Death, pain and injustice course through this year’s Deutsche Borse Photography Foundation Prize. It’s in the mass graves of Hrair Sarkissian, the feminist ire of Valie Export, the indigenous erasure of Rajesh Vangad and Gauri Gill, and the historical trauma of Lebohang Kganye. 

So while it doesn’t make for especially pleasant viewing, it does make for some powerful art. Syrian conceptualist Sarkissian greets you as you walk in with a wall of empty spaces. Each one is the last place someone was seen before disappearing during times of conflict. A corridor, a hill, a bench, a dining room, a sofa: all empty, all mute final witnesses to incomprehensible hurt. The sound of scraping and breathing comes from nearby, a recording of a forensic archaeologist digging up a mass grave from the Spanish Civil War. Metal drags, bones crack. Shocking, terrifying, horrifying. WIthout ever being explicitly morbid, Sarkissian creates confrontational, moving tributes to untold stories of loss and war.

Austrian artist Valie Export has spent her career tearing at the misogynistic fabric of modern society. Her performances from the 1960s onwards saw her strap a box to her chest to allow strangers on the street to cop a feel, or walk through a cinema with her genitals exposed at eye height, or tattoo a garter on her thigh. She’s brilliant, funny, righteous, angry, intelligent, but these photos feel like documents of work, rather than works themselves. 

Downstairs, beautifully stark overpainted monochrome photos are the result of a collaboration between Indian photographer Gauri Gill and indigenous Warli artist Rajesh Vangad. Gill captures the shifting landscape of a culture that’s being slowly erased, while giving voice to someone profoundly affected by those changes. Pollution, decay, history, all captured with flowing geometric motifs and simple figuration. It’s a testament to the power of collaboration in the face of injustice. 

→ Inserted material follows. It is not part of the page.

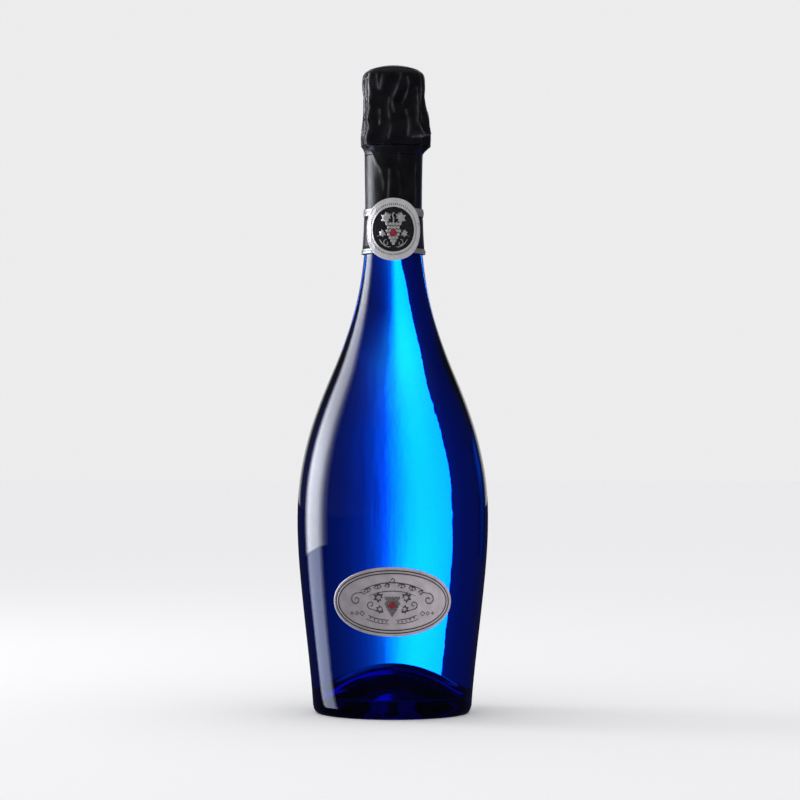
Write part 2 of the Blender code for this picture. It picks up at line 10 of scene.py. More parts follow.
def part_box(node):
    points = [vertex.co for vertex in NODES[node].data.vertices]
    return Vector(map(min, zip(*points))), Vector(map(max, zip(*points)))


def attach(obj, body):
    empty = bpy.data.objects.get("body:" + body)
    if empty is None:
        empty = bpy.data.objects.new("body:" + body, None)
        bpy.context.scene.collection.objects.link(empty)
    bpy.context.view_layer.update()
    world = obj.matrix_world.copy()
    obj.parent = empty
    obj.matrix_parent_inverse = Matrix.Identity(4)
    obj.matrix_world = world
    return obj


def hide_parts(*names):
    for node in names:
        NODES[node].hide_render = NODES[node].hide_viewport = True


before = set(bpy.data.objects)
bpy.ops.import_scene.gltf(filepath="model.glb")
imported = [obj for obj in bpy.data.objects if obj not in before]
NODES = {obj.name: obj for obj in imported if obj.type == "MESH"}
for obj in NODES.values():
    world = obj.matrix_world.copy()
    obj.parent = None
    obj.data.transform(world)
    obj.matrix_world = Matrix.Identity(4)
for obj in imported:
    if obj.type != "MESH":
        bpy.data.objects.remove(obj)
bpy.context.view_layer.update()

# Sizes of the glass, as in the CAD model
GLASS_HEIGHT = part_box("glass_bottle")[1].z
BELLY_HEIGHT = 0.0936
BELLY_RADIUS = 0.04675
FOOT_RADIUS = 0.0389
HEEL_HEIGHT = 0.0054
CONTACT_RADIUS = 0.0363
PUNT_RADIUS = 0.0312
PUNT_HEIGHT = 0.0205
NECK_RADIUS = 0.0133
NECK_LENGTH = 0.0510
BORE_RADIUS = 0.00925
WALL = 0.0045
BASE_WALL = 0.0055
TROUGH_RADIUS = 0.0325
TROUGH_HEIGHT = 0.0085
TROUGH_CORNER = 0.0050
TROUGH_TOP = TROUGH_HEIGHT + TROUGH_CORNER
BEAD_RADIUS = 0.0137
BEAD_LENGTH = 0.0060
WAIST_RADIUS = 0.0129
RING_RADIUS = 0.0143
RING_DROP = 0.0120
RING_LENGTH = 0.0075
GROOVE_RADIUS = 0.0126
GROOVE_LENGTH = 0.0055
FINISH_ROUND = 0.0010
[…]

Lebohang Kganye’s big cutouts of family photos feel more directly personal than the wider political statements in the show. This dramatic installation is full of narratives of displacement and the consequences of colonialism, but equally feels like some of the most traditionally photographic work in the show, and less adventurous and successful as a result. 

Through all the anger, sadness and pain here, you get the sense of these artists using photography to fight against societal wrongs. This is the camera as witness, as testament, and, more than anything, as weapon.